Dataset excerpt:

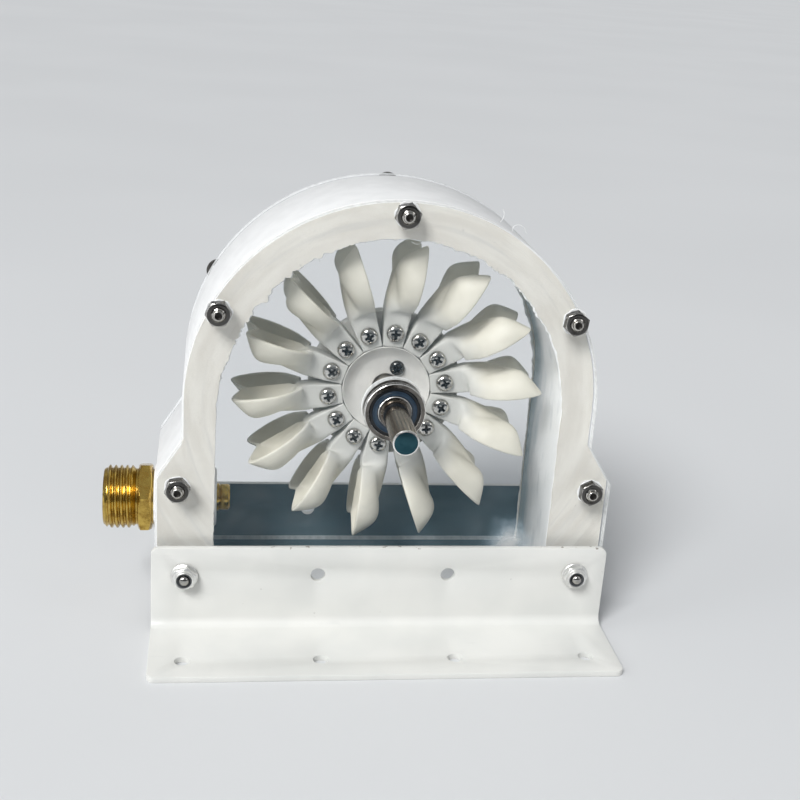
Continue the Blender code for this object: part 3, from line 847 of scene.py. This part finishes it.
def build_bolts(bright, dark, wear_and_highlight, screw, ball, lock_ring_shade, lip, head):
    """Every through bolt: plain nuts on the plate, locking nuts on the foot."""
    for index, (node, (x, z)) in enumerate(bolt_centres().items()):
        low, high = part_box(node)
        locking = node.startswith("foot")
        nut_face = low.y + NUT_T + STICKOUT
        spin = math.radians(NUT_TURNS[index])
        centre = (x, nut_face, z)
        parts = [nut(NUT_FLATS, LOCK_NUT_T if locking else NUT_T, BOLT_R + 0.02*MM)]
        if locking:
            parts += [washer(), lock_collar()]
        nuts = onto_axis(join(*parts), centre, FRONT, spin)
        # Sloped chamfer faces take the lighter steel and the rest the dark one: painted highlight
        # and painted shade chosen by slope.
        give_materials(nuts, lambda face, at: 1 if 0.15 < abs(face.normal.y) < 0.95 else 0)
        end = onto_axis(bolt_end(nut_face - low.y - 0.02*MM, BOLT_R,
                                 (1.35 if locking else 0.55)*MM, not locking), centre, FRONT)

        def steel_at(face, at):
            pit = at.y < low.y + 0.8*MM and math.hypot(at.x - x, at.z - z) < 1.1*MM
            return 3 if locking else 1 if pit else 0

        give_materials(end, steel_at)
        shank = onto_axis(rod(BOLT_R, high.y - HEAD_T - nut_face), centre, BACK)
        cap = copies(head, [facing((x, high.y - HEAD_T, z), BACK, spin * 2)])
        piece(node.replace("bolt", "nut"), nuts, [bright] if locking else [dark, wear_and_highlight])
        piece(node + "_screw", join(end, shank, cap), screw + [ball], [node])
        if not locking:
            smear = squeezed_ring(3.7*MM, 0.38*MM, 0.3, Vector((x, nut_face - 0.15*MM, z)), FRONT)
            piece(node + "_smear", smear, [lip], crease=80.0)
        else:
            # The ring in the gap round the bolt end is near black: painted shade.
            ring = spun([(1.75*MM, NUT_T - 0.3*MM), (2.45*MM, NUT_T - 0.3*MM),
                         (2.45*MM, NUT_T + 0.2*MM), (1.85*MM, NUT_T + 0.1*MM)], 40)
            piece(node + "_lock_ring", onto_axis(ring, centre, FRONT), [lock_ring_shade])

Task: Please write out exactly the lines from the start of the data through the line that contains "return 3 if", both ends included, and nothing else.

Solution below:
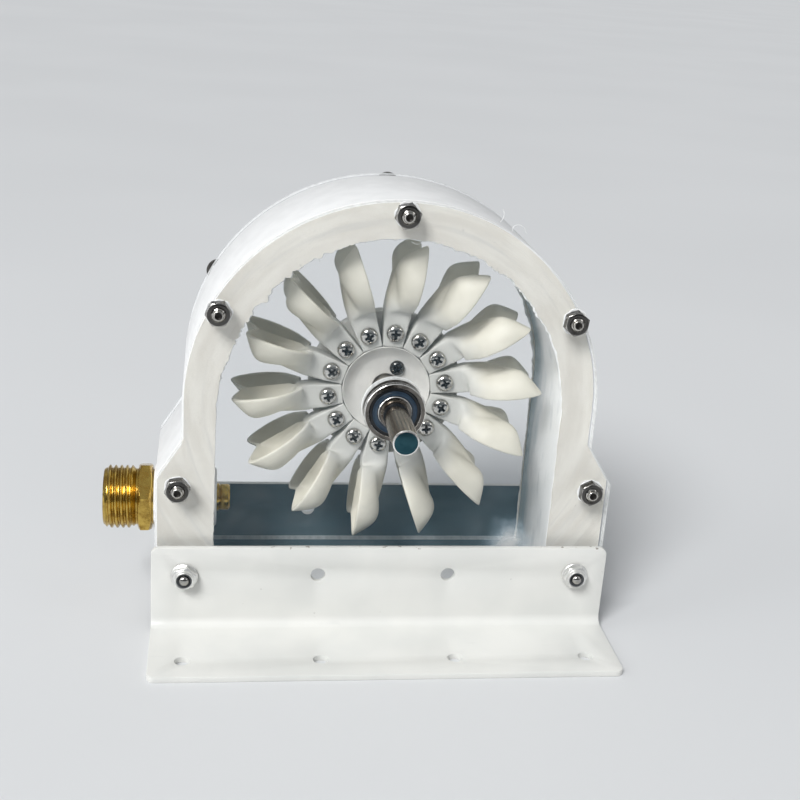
Continue the Blender code for this object: part 3, from line 847 of scene.py. This part finishes it.
def build_bolts(bright, dark, wear_and_highlight, screw, ball, lock_ring_shade, lip, head):
    """Every through bolt: plain nuts on the plate, locking nuts on the foot."""
    for index, (node, (x, z)) in enumerate(bolt_centres().items()):
        low, high = part_box(node)
        locking = node.startswith("foot")
        nut_face = low.y + NUT_T + STICKOUT
        spin = math.radians(NUT_TURNS[index])
        centre = (x, nut_face, z)
        parts = [nut(NUT_FLATS, LOCK_NUT_T if locking else NUT_T, BOLT_R + 0.02*MM)]
        if locking:
            parts += [washer(), lock_collar()]
        nuts = onto_axis(join(*parts), centre, FRONT, spin)
        # Sloped chamfer faces take the lighter steel and the rest the dark one: painted highlight
        # and painted shade chosen by slope.
        give_materials(nuts, lambda face, at: 1 if 0.15 < abs(face.normal.y) < 0.95 else 0)
        end = onto_axis(bolt_end(nut_face - low.y - 0.02*MM, BOLT_R,
                                 (1.35 if locking else 0.55)*MM, not locking), centre, FRONT)

        def steel_at(face, at):
            pit = at.y < low.y + 0.8*MM and math.hypot(at.x - x, at.z - z) < 1.1*MM
            return 3 if locking else 1 if pit else 0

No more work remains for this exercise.